As the Investment Association said last week: “The ability to suspend redemptions is one of the most important tools because it prevents fund managers from being forced to sell, in this case property interests, too rapidly and helps them achieve a better outcome for all their clients.”

“Suspension is a mechanism that is laid out under stringent FCA regulations, and when it is employed by one of our members, it shows that the regulations are working as they are supposed to.”

Nonetheless, Andrew Bailey has hinted that one of his first tasks in his new role as chief executive of the Financial Conduct Authority will be to look at whether any changes need to be made to the structure of open-ended property funds.

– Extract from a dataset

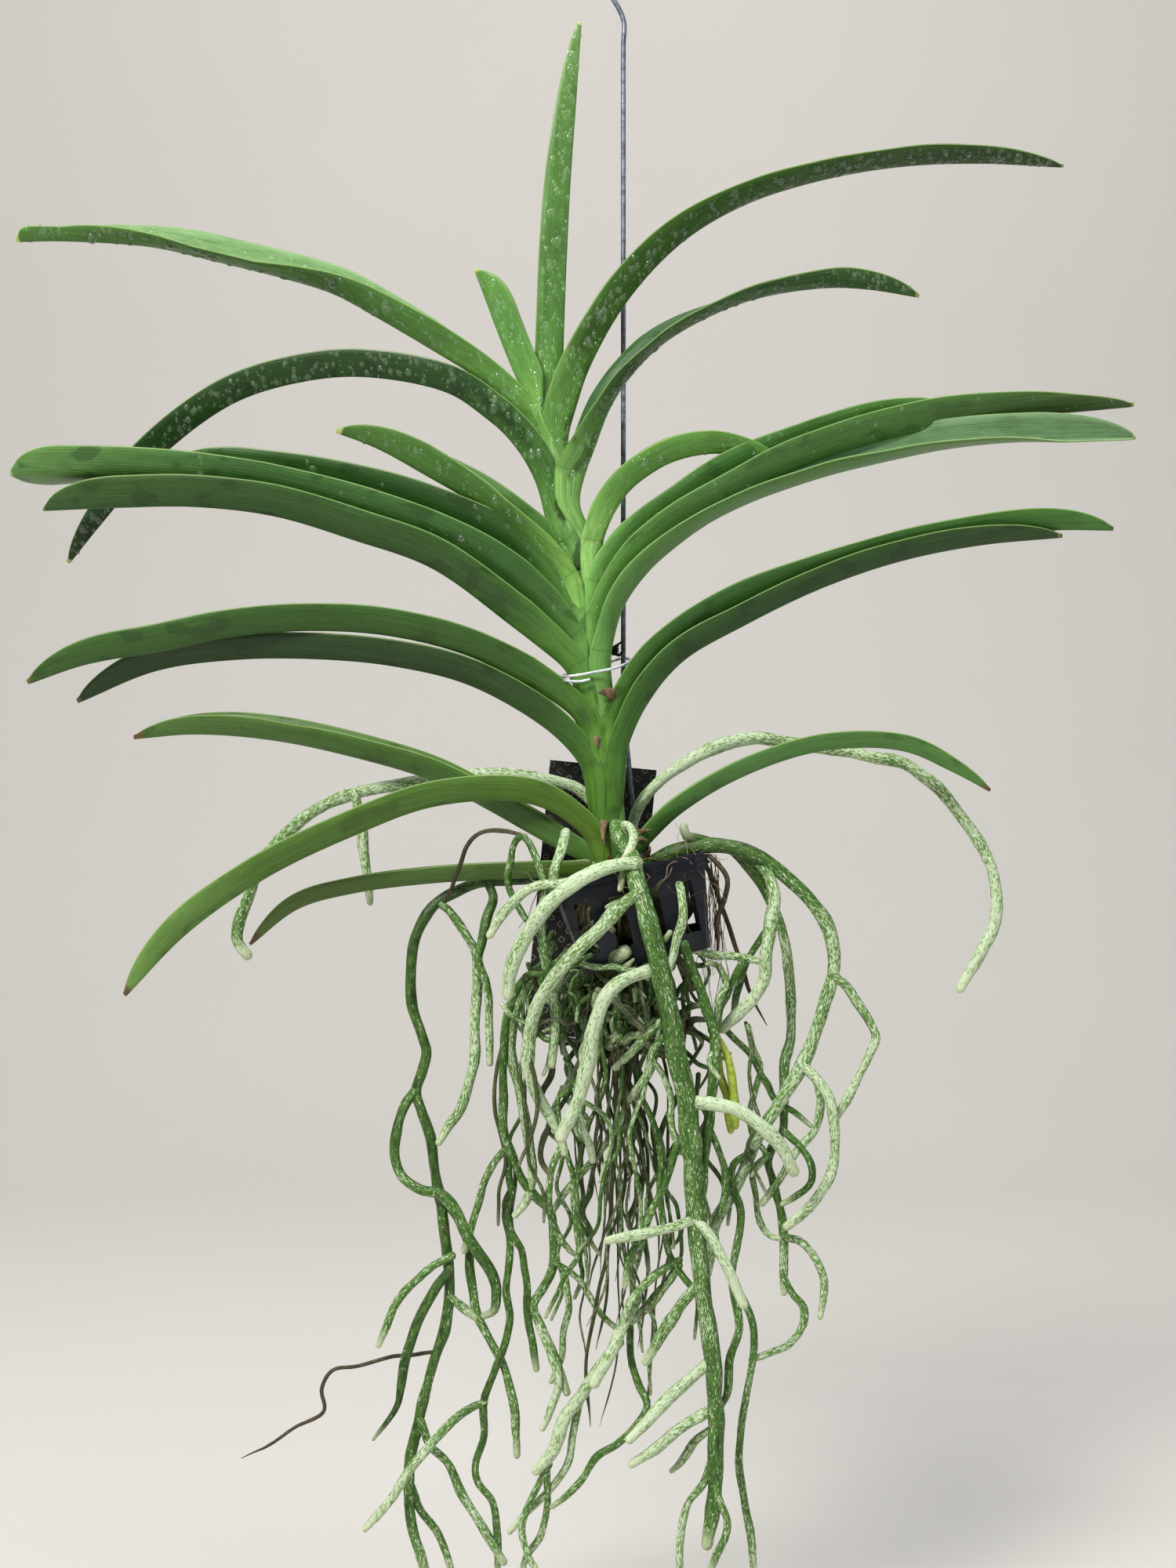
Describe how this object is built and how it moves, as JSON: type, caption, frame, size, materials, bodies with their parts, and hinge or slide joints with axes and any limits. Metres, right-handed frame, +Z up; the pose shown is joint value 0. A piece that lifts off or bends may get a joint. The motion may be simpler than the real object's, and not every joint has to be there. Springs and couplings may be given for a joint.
{
  "type": "vanda orchid",
  "caption": "Leafy vanda orchid plant with long bare aerial roots, hung by a wire hook from a small slotted basket; two ranks of folded strap leaves on one upright stem.",
  "frame": {"origin": "the inner top of the hanger's hook, where it bears on what it hangs from", "axes": "+Z is up, along the hanger's wire; the plant faces -Y, with its two ranks of leaves out to -X and +X"},
  "size_m": [0.6032, 0.1152, 0.8817],
  "materials": {
    "young_leaf": "satin, fresh green with a paler margin",
    "old_leaf": "satin, dark green with fine lengthwise veins",
    "sheath": "satin, pale yellow-green",
    "root": "matt, silver-grey velamen over green",
    "black_plastic": "moulded black plastic",
    "galvanised": "dull galvanised wire",
    "tie_metal": "pale thin wire",
    "card": "black printed plastic card"
  },
  "bodies": {
    "root": {"stem": "sheath", "leaf_crown": "young_leaf", "leaf_left_bud": "young_leaf", "leaf_left_1": "young_leaf", "leaf_left_2": "young_leaf", "leaf_left_3": "young_leaf", "leaf_left_3b": "old_leaf", "leaf_left_4": "old_leaf", "leaf_left_5": "old_leaf", "leaf_left_6": "old_leaf", "leaf_left_7": "old_leaf", "leaf_left_8": "old_leaf", "leaf_left_9": "old_leaf", "leaf_left_10": "old_leaf", "leaf_right_1": "young_leaf", "leaf_right_2": "old_leaf", "leaf_right_3": "young_leaf", "leaf_right_3b": "old_leaf", "leaf_right_4": "old_leaf", "leaf_right_5": "old_leaf", "leaf_right_6": "old_leaf", "leaf_right_7": "old_leaf", "leaf_right_8": "old_leaf", "roots": "root", "basket": "black_plastic", "hanger": "galvanised", "tie": "tie_metal", "card": "card"}
  },
  "joints": []
}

Investor awareness, rather than wholesale reform, could, in the end, be the route to take.

While Evan-Cook (pictured) says highlighting just the liquidity issue could be a problem, as it could lead investors to worry less about other risks, he adds the issue is far more wide reaching.

“We need to do a much better job of investment education as a country,” he said.

While things may or may not change, the overriding sense is that investors need to be better educated before taking the plunge.

Hargreaves Lansdown’s Laith Khalif said: “As with any investment there are risks and potential benefits, investors just have to weigh them up and make an informed, considered decision.”